CALGARY, Alberta--(BUSINESS WIRE)--According to a recent survey on identity and access management (IAM) best practices in higher education institutions, CIOs consider Identity Governance and Administration (IGA) the best approach. However, IAM automation also needs to be a top priority — proving a conflict between what respondents have implemented today and what best practices truly are.
The survey, conducted by Pulse on behalf of Hitachi ID, focused on changes in priorities for IT leaders in higher ed, emphasizing reducing risk using fewer resources. Automation — a key business enabler — is becoming paramount. Almost all leaders surveyed agree that a governance-first initiative is the most effective way to initiate and manage an ongoing IAM program, and also report they plan to automate 100% of their IAM processes.
The pandemic has threatened most institutions' IT budgets, with 100% of CIOs reporting that budgets and existing infrastructure investments are preventing full IAM automation. Due to these new 2020 challenges, 93% of respondents say managing the provisioning and de-provisioning of entitlements has become more challenging this year without automation.
As a result, 99% of these executives say that automating IAM processes that specifically handle the increasing number of layoffs and resources privileged users can access would help them boost the productivity and security of their organization.
The main business benefits of automation identified include:
- reducing institutional security risk (69%),
- boosted confidence in compliance status (65%)
- and a shift from reactive to proactive threat detection (59%).
"Higher ed CIOs and IT Leaders are understandably conflicted between governance and automation," said Kevin Nix, CEO at Hitachi ID. "The market has told them for years that a governance-first approach is the best practice for IAM. By implementing automation, they can improve governance and certification while keeping within budget. Hackers use automation — why shouldn't higher ed?"
Other survey findings include:
- Three-quarters of higher ed CIOs say executive buy-in impedes automation.
- While only 13% of higher education IT executives cite the improvement of end-user experience (UX) as the main benefit they hope to derive from IAM automation, two thirds (67%) rate UX’s influence over the IAM roadmap as at least a 4 on a scale of 1-5.
- Nearly all (99%) respondents believe their organization's security and productivity would benefit from automation IAM processes that specifically handle the increasing number of layoffs and resources privileged users can access.
Pulse surveyed from September 2 to October 2, 2020, polling 100 CIOs at Higher Education Institutions larger than 1,000 employees. To have a link to the report emailed to you, fill out the form on this page
About Pulse Q&A
Pulse is a social research platform and interactive community reimagining innovation decision-making for the rapidly changing business world. Pulse combines the best parts of survey, research, and professional networking to democratize information: providing real data, from real people, in real-time. Currently, a platform with over 20k highly engaged CIOs and CISOs, Pulse brings business leaders together in an exclusive, verified community to share information and ideas and collaborate on the next frontiers of innovation.
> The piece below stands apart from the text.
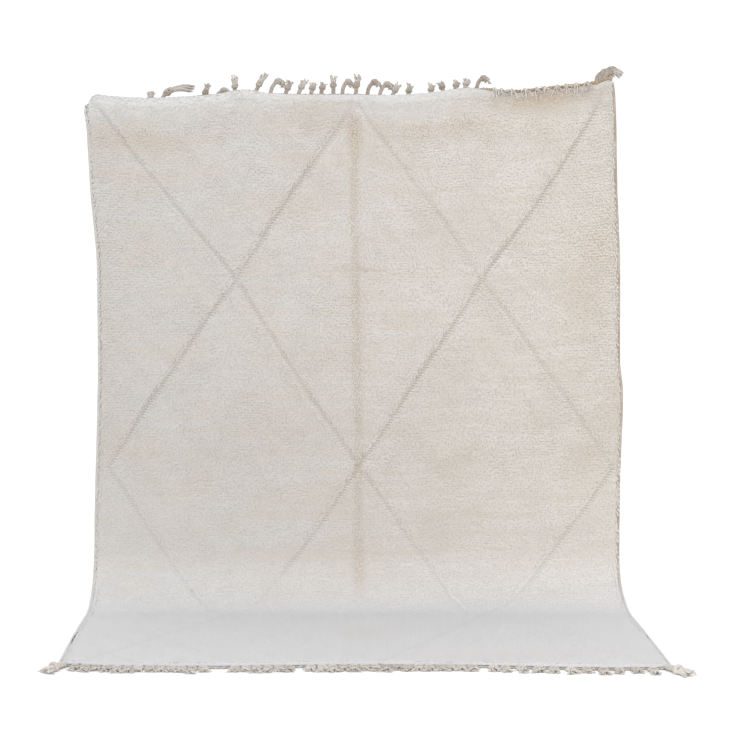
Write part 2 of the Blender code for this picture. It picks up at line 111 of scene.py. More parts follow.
SIDES = (
    Side(0.00, -1.080, 1.003),
    Side(0.08, -1.072, 1.009),
    Side(0.36, -1.058, 1.018),
    Side(0.68, -1.036, 1.033),
    Side(1.03, -1.036, 1.036),
    Side(1.18, -1.040, 1.049),
    Side(1.60, -1.054, 1.041),
    Side(1.90, -1.062, 1.042),
    Side(2.13, -1.062, 1.060),
    Side(2.45, -1.052, 1.070),
    Side(2.95, -1.025, 1.080),
)
TOP_LINE = (
    Top(-1.08, 2.022, 0.038),
    Top(-1.06, 2.050, 0.038),
    Top(-1.04, 2.060, 0.038),
    Top(-1.01, 2.055, 0.038),
    Top(-0.83, 2.047, 0.038),
    Top(-0.58, 2.062, 0.036),
    Top(-0.45, 2.083, 0.031),
    Top(-0.36, 2.070, 0.026),
    Top(-0.20, 2.062, 0.018),
    Top(-0.05, 2.061, 0.016),
    Top(0.06, 2.061, 0.022),
    Top(0.24, 2.067, 0.030),
    Top(0.43, 2.089, 0.023),
    Top(0.60, 2.066, 0.014),
    Top(0.82, 2.084, 0.012),
    Top(0.94, 2.099, 0.012),
    Top(0.99, 2.115, 0.012),
    Top(1.02, 2.104, 0.012),
)
FRONT_LINE = (
    Front(-1.02, 0.990),
    Front(-0.80, 1.016),
    Front(-0.50, 1.021),
    Front(0.00, 1.000),
    Front(0.35, 1.002),
    Front(0.67, 1.030),
    Front(0.90, 1.042),
    Front(1.07, 1.030),
)
# Corners and crossings of the lattice, a row for each quarter's end, from left to right.
LATTICE = np.array((
    (-1.045, -0.530, -0.012, 0.510, 0.985),
    (-1.010, -0.493, 0.000, 0.491, 1.010),
    (-1.010, -0.520, -0.004, 0.515, 1.020),
    (-1.020, -0.521, 0.030, 0.476, 1.030),
    (-0.965, -0.500, 0.071, 0.560, 1.030),
))
SWELLS = (
    Swell(-0.72, 1.930, 0.40, 0.07, 0.0, -0.010),
    Swell(-0.28, 1.900, 0.06, 0.22, -0.94, 0.011),
    Swell(-0.16, 1.970, 0.12, 0.09, 0.0, -0.010),
    Swell(0.23, 1.920, 0.25, 0.06, 0.0, -0.009),
    Swell(0.75, 1.950, 0.25, 0.10, 0.0, 0.006),
    Swell(-0.30, 1.000, 0.45, 0.40, 0.2, 0.010),
    Swell(0.55, 1.250, 0.40, 0.45, 0.0, -0.008),
    Swell(1.05, 0.860, 0.18, 0.14, 0.0, 0.009),
    Swell(-1.05, 0.400, 0.20, 0.25, 0.0, 0.011),
    Swell(0.45, 0.470, 0.35, 0.20, 0.0, 0.008),
)
COURSES = {
    "up": Course(0.024, 0.000, 0.0, 0.028, 0.5, 0.4, 0.024, 1.0),
    "arch": Course(0.026, 0.014, 0.6, 0.050, 1.4, 0.8, 0.052, 0.5),
    "long": Course(0.026, 0.010, 0.75, 0.045, 1.25, 0.45, 0.050, 0.85),
    "behind": Course(0.022, 0.000, 0.0, 0.030, -0.3, 1.0, 0.022, -1.0),
}
TASSEL_STEPS = 40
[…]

Download the Pulse Q&A app, or learn more at home.pulse.qa.
About Hitachi ID Systems, Inc.
Hitachi ID delivers decades of experience and the industry's only single Identity, Privileged Access, Threat Detection and Password Management platform, the Hitachi ID Bravura Security Fabric. Building on more than twenty years of deep domain experience, Hitachi ID is positioned as an analyst-recognized leader, and is part of the global "One Hitachi" portfolio.